Introduction to Full Stack Development

When we talk about full stack development, we are speaking about much more than stitching together a backend and a frontend. We are speaking about building a living, breathing system, one that accepts input, processes it with precision, and presents it back in a way that humans can understand and act upon. This book is your guided tour through that entire process.

I will not only take you through the syntax and semantics of Spring Boot and React, but will also train you to think like a software architect. We will move deliberately, as engineers, not copy-paste hobbyists, because our aim is not just to make something work,” but to make something worth building.

The Project at a Glance

We will construct a Product Management System that is both realistic and extendable, the kind of project that could sit comfortably in a production environment with real users and real data.

Our backend will be a Spring Boot 3.x REST API:

Secure: authentication and authorization with JWT.

Reliable: layered architecture separating concerns cleanly.

Performant: caching with Redis, database migrations with Flyway, and pagination.

Observable: metrics via Actuator and Prometheus.

Tested: using Spring Boot Test, Testcontainers, and JUnit.

Our frontend will be a React SPA built with Vite:

Responsive: optimized for desktop and mobile.

User-friendly: clear UI design, form validation, and instant feedback via notifications.

Connected: consuming our API securely and efficiently.

Maintainable: modular components, reusable hooks, and clean state management.

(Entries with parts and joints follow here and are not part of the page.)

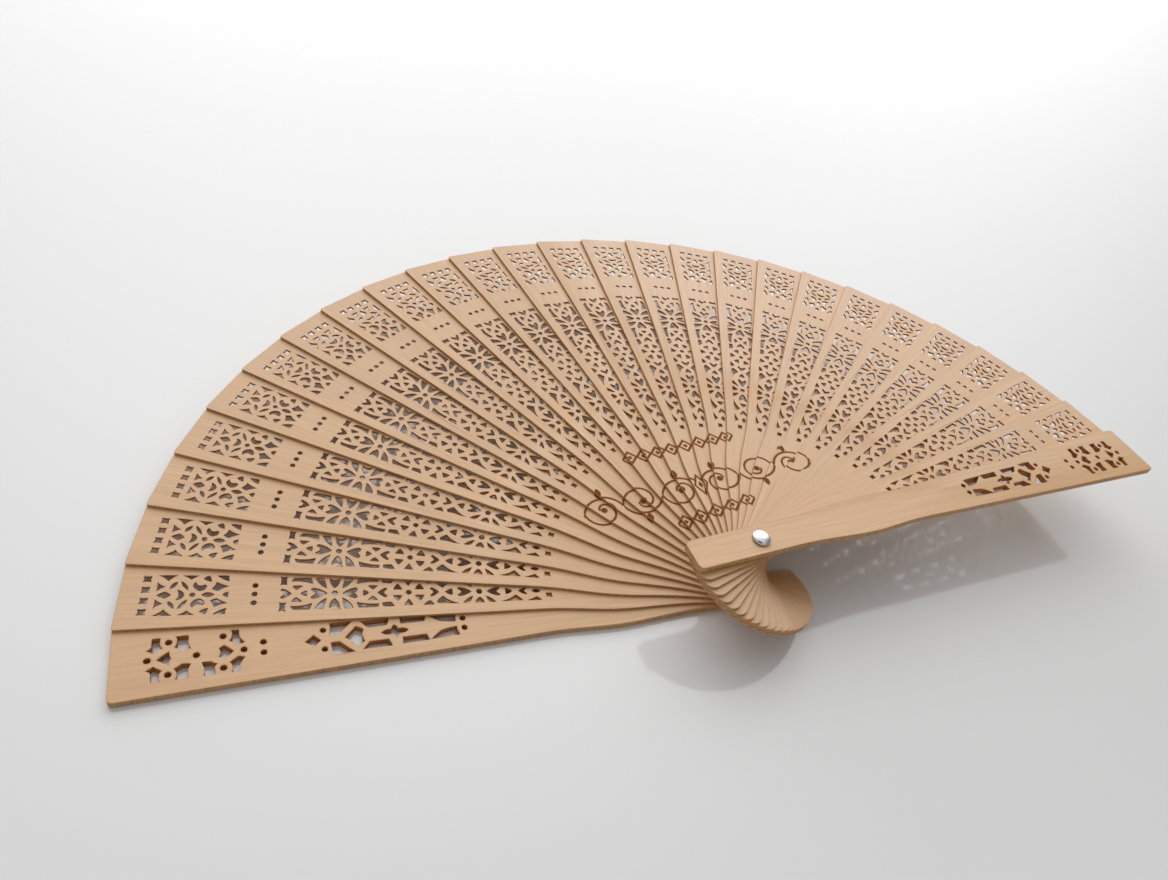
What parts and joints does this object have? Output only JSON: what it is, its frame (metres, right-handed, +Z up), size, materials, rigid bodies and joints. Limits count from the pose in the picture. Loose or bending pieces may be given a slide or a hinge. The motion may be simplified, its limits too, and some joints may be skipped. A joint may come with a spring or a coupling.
{
  "type": "hand fan",
  "caption": "Wooden brise folding hand fan: overlapping pierced sticks on one rivet between two thicker guards, held evenly spread by a ribbon on the back.",
  "frame": {"origin": "on the rivet's axis, at the level of the back guard's underside, on which the fan lies", "axes": "+Z up along the rivet, out of the front guard; +Y along the middle of the open spread; +X towards the front guard's end"},
  "size_m": [0.359, 0.204, 0.03],
  "materials": {
    "guard_wood": "bare fine-sanded wood with scorched laser-cut edges",
    "blade_wood": "bare fine-sanded wood with scorched laser-cut edges",
    "rivet_steel": "bright nickel plate",
    "ribbon_fabric": "narrow woven satin ribbon"
  },
  "bodies": {
    "back_guard": {"back_guard": "guard_wood", "rivet_post": "rivet_steel", "rivet_cap": "rivet_steel"},
    "front_guard": {"front_guard": "guard_wood", "stay_ribbon_26": "ribbon_fabric"},
    "blade_01": {"blade_01": "blade_wood", "stay_ribbon_01": "ribbon_fabric"},
    "blade_02": {"blade_02": "blade_wood", "stay_ribbon_02": "ribbon_fabric"},
    "blade_03": {"blade_03": "blade_wood", "stay_ribbon_03": "ribbon_fabric"},
    "blade_04": {"blade_04": "blade_wood", "stay_ribbon_04": "ribbon_fabric"},
    "blade_05": {"blade_05": "blade_wood", "stay_ribbon_05": "ribbon_fabric"},
    "blade_06": {"blade_06": "blade_wood", "stay_ribbon_06": "ribbon_fabric"},
    "blade_07": {"blade_07": "blade_wood", "stay_ribbon_07": "ribbon_fabric"},
    "blade_08": {"blade_08": "blade_wood", "stay_ribbon_08": "ribbon_fabric"},
    "blade_09": {"blade_09": "blade_wood", "stay_ribbon_09": "ribbon_fabric"},
    "blade_10": {"blade_10": "blade_wood", "stay_ribbon_10": "ribbon_fabric"},
    "blade_11": {"blade_11": "blade_wood", "stay_ribbon_11": "ribbon_fabric"},
    "blade_12": {"blade_12": "blade_wood", "stay_ribbon_12": "ribbon_fabric"},
    "blade_13": {"blade_13": "blade_wood", "stay_ribbon_13": "ribbon_fabric"},
    "blade_14": {"blade_14": "blade_wood", "stay_ribbon_14": "ribbon_fabric"},
    "blade_15": {"blade_15": "blade_wood", "stay_ribbon_15": "ribbon_fabric"},
    "blade_16": {"blade_16": "blade_wood", "stay_ribbon_16": "ribbon_fabric"},
    "blade_17": {"blade_17": "blade_wood", "stay_ribbon_17": "ribbon_fabric"},
    "blade_18": {"blade_18": "blade_wood", "stay_ribbon_18": "ribbon_fabric"},
    "blade_19": {"blade_19": "blade_wood", "stay_ribbon_19": "ribbon_fabric"},
    "blade_20": {"blade_20": "blade_wood", "stay_ribbon_20": "ribbon_fabric"},
    "blade_21": {"blade_21": "blade_wood", "stay_ribbon_21": "ribbon_fabric"},
    "blade_22": {"blade_22": "blade_wood", "stay_ribbon_22": "ribbon_fabric"},
    "blade_23": {"blade_23": "blade_wood", "stay_ribbon_23": "ribbon_fabric"},
    "blade_24": {"blade_24": "blade_wood", "stay_ribbon_24": "ribbon_fabric"},
    "blade_25": {"blade_25": "blade_wood", "stay_ribbon_25": "ribbon_fabric"}
  },
  "joints": [
    {"name": "fan_fold", "type": "hinge", "parent": "back_guard", "child": "front_guard", "pos_m": [0, 0, 0.028], "axis": [0, 0, 1], "range_deg": [0, 172], "deforming": ["stay_ribbon_26"]},
    {"name": "blade_01_turn", "type": "hinge", "parent": "back_guard", "child": "blade_01", "pos_m": [0, 0, 0.0024], "axis": [0, 0, 1], "range_deg": [0, 6.62], "deforming": ["stay_ribbon_01"]},
    {"name": "blade_02_turn", "type": "hinge", "parent": "back_guard", "child": "blade_02", "pos_m": [0, 0, 0.00335], "axis": [0, 0, 1], "range_deg": [0, 13.24], "deforming": ["stay_ribbon_02"]},
    {"name": "blade_03_turn", "type": "hinge", "parent": "back_guard", "child": "blade_03", "pos_m": [0, 0, 0.0043], "axis": [0, 0, 1], "range_deg": [0, 19.86], "deforming": ["stay_ribbon_03"]},
    {"name": "blade_04_turn", "type": "hinge", "parent": "back_guard", "child": "blade_04", "pos_m": [0, 0, 0.00525], "axis": [0, 0, 1], "range_deg": [0, 26.47], "deforming": ["stay_ribbon_04"]},
    {"name": "blade_05_turn", "type": "hinge", "parent": "back_guard", "child": "blade_05", "pos_m": [0, 0, 0.0062], "axis": [0, 0, 1], "range_deg": [0, 33.09], "deforming": ["stay_ribbon_05"]},
    {"name": "blade_06_turn", "type": "hinge", "parent": "back_guard", "child": "blade_06", "pos_m": [0, 0, 0.00715], "axis": [0, 0, 1], "range_deg": [0, 39.7], "deforming": ["stay_ribbon_06"]},
    {"name": "blade_07_turn", "type": "hinge", "parent": "back_guard", "child": "blade_07", "pos_m": [0, 0, 0.0081], "axis": [0, 0, 1], "range_deg": [0, 46.32], "deforming": ["stay_ribbon_07"]},
    {"name": "blade_08_turn", "type": "hinge", "parent": "back_guard", "child": "blade_08", "pos_m": [0, 0, 0.00905], "axis": [0, 0, 1], "range_deg": [0, 52.93], "deforming": ["stay_ribbon_08"]},
    {"name": "blade_09_turn", "type": "hinge", "parent": "back_guard", "child": "blade_09", "pos_m": [0, 0, 0.01], "axis": [0, 0, 1], "range_deg": [0, 59.55], "deforming": ["stay_ribbon_09"]},
    {"name": "blade_10_turn", "type": "hinge", "parent": "back_guard", "child": "blade_10", "pos_m": [0, 0, 0.01095], "axis": [0, 0, 1], "range_deg": [0, 66.16], "deforming": ["stay_ribbon_10"]},
    {"name": "blade_11_turn", "type": "hinge", "parent": "back_guard", "child": "blade_11", "pos_m": [0, 0, 0.0119], "axis": [0, 0, 1], "range_deg": [0, 72.78], "deforming": ["stay_ribbon_11"]},
    {"name": "blade_12_turn", "type": "hinge", "parent": "back_guard", "child": "blade_12", "pos_m": [0, 0, 0.01285], "axis": [0, 0, 1], "range_deg": [0, 79.39], "deforming": ["stay_ribbon_12"]},
    {"name": "blade_13_turn", "type": "hinge", "parent": "back_guard", "child": "blade_13", "pos_m": [0, 0, 0.0138], "axis": [0, 0, 1], "range_deg": [0, 86.01], "deforming": ["stay_ribbon_13"]},
    {"name": "blade_14_turn", "type": "hinge", "parent": "back_guard", "child": "blade_14", "pos_m": [0, 0, 0.01475], "axis": [0, 0, 1], "range_deg": [0, 92.62], "deforming": ["stay_ribbon_14"]},
    {"name": "blade_15_turn", "type": "hinge", "parent": "back_guard", "child": "blade_15", "pos_m": [0, 0, 0.0157], "axis": [0, 0, 1], "range_deg": [0, 99.24], "deforming": ["stay_ribbon_15"]},
    {"name": "blade_16_turn", "type": "hinge", "parent": "back_guard", "child": "blade_16", "pos_m": [0, 0, 0.01665], "axis": [0, 0, 1], "range_deg": [0, 105.86], "deforming": ["stay_ribbon_16"]},
    {"name": "blade_17_turn", "type": "hinge", "parent": "back_guard", "child": "blade_17", "pos_m": [0, 0, 0.0176], "axis": [0, 0, 1], "range_deg": [0, 112.47], "deforming": ["stay_ribbon_17"]},
    {"name": "blade_18_turn", "type": "hinge", "parent": "back_guard", "child": "blade_18", "pos_m": [0, 0, 0.01855], "axis": [0, 0, 1], "range_deg": [0, 119.09], "deforming": ["stay_ribbon_18"]},
    {"name": "blade_19_turn", "type": "hinge", "parent": "back_guard", "child": "blade_19", "pos_m": [0, 0, 0.0195], "axis": [0, 0, 1], "range_deg": [0, 125.7], "deforming": ["stay_ribbon_19"]},
    {"name": "blade_20_turn", "type": "hinge", "parent": "back_guard", "child": "blade_20", "pos_m": [0, 0, 0.02045], "axis": [0, 0, 1], "range_deg": [0, 132.32], "deforming": ["stay_ribbon_20"]},
    {"name": "blade_21_turn", "type": "hinge", "parent": "back_guard", "child": "blade_21", "pos_m": [0, 0, 0.0214], "axis": [0, 0, 1], "range_deg": [0, 138.93], "deforming": ["stay_ribbon_21"]},
    {"name": "blade_22_turn", "type": "hinge", "parent": "back_guard", "child": "blade_22", "pos_m": [0, 0, 0.02235], "axis": [0, 0, 1], "range_deg": [0, 145.55], "deforming": ["stay_ribbon_22"]},
    {"name": "blade_23_turn", "type": "hinge", "parent": "back_guard", "child": "blade_23", "pos_m": [0, 0, 0.0233], "axis": [0, 0, 1], "range_deg": [0, 152.16], "deforming": ["stay_ribbon_23"]},
    {"name": "blade_24_turn", "type": "hinge", "parent": "back_guard", "child": "blade_24", "pos_m": [0, 0, 0.02425], "axis": [0, 0, 1], "range_deg": [0, 158.78], "deforming": ["stay_ribbon_24"]},
    {"name": "blade_25_turn", "type": "hinge", "parent": "back_guard", "child": "blade_25", "pos_m": [0, 0, 0.0252], "axis": [0, 0, 1], "range_deg": [0, 165.4], "deforming": ["stay_ribbon_25"]}
  ],
  "couplings": [
    {"joint": "blade_01_turn", "follows": "fan_fold", "ratio": 0.038462},
    {"joint": "blade_02_turn", "follows": "fan_fold", "ratio": 0.076923},
    {"joint": "blade_03_turn", "follows": "fan_fold", "ratio": 0.11538},
    {"joint": "blade_04_turn", "follows": "fan_fold", "ratio": 0.15385},
    {"joint": "blade_05_turn", "follows": "fan_fold", "ratio": 0.19231},
    {"joint": "blade_06_turn", "follows": "fan_fold", "ratio": 0.23077},
    {"joint": "blade_07_turn", "follows": "fan_fold", "ratio": 0.26923},
    {"joint": "blade_08_turn", "follows": "fan_fold", "ratio": 0.30769},
    {"joint": "blade_09_turn", "follows": "fan_fold", "ratio": 0.34615},
    {"joint": "blade_10_turn", "follows": "fan_fold", "ratio": 0.38462},
    {"joint": "blade_11_turn", "follows": "fan_fold", "ratio": 0.42308},
    {"joint": "blade_12_turn", "follows": "fan_fold", "ratio": 0.46154},
    {"joint": "blade_13_turn", "follows": "fan_fold", "ratio": 0.5},
    {"joint": "blade_14_turn", "follows": "fan_fold", "ratio": 0.53846},
    {"joint": "blade_15_turn", "follows": "fan_fold", "ratio": 0.57692},
    {"joint": "blade_16_turn", "follows": "fan_fold", "ratio": 0.61538},
    {"joint": "blade_17_turn", "follows": "fan_fold", "ratio": 0.65385},
    {"joint": "blade_18_turn", "follows": "fan_fold", "ratio": 0.69231},
    {"joint": "blade_19_turn", "follows": "fan_fold", "ratio": 0.73077},
    {"joint": "blade_20_turn", "follows": "fan_fold", "ratio": 0.76923},
    {"joint": "blade_21_turn", "follows": "fan_fold", "ratio": 0.80769},
    {"joint": "blade_22_turn", "follows": "fan_fold", "ratio": 0.84615},
    {"joint": "blade_23_turn", "follows": "fan_fold", "ratio": 0.88462},
    {"joint": "blade_24_turn", "follows": "fan_fold", "ratio": 0.92308},
    {"joint": "blade_25_turn", "follows": "fan_fold", "ratio": 0.96154}
  ]
}
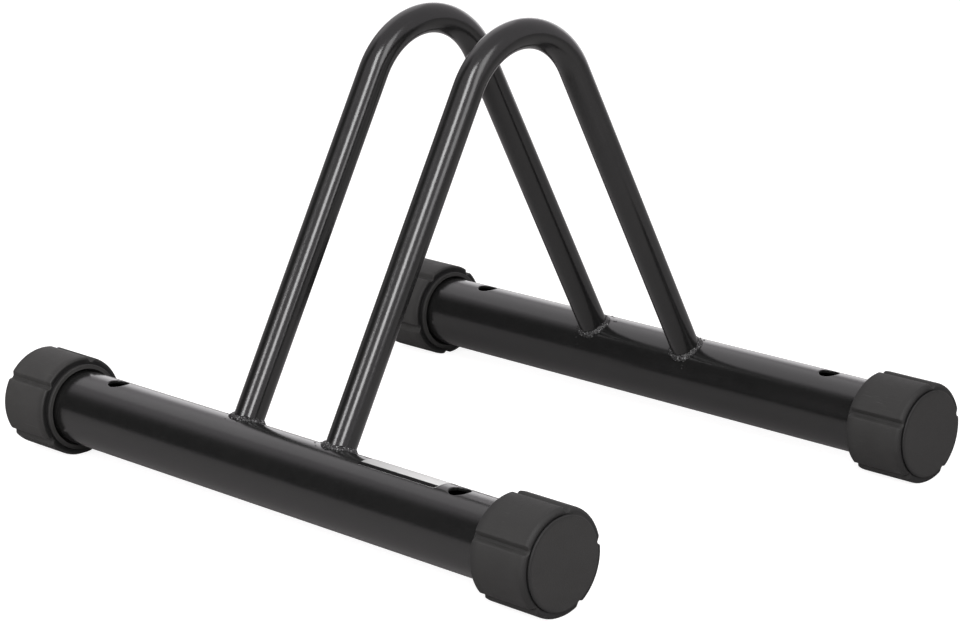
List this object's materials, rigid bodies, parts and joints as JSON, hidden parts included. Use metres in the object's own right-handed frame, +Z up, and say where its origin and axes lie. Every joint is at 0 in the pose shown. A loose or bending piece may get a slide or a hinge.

When completed, this system will stand as a portfolio-worthy example of your capability to design, implement, and deploy a full stack application from zero to production.

Our Development Philosophy

We will follow three guiding principles throughout this book:

Understand before you implement: I will explain why each decision is made, often contrasting with alternative approaches, whether from other Java stacks or entirely different ecosystems like Node.js, Django, or Ruby on Rails.

Build incrementally: Each chapter adds one layer of complexity, allowing you to test, verify, and internalize before moving on.

Work like a professional: We will integrate GitHub workflows, incremental branches, API testing, environment configuration, and even a Maven-to-Gradle migration, because in real-world projects, these transitions happen.

The High-Level Architecture

Before we write a single line of code, we must see the map.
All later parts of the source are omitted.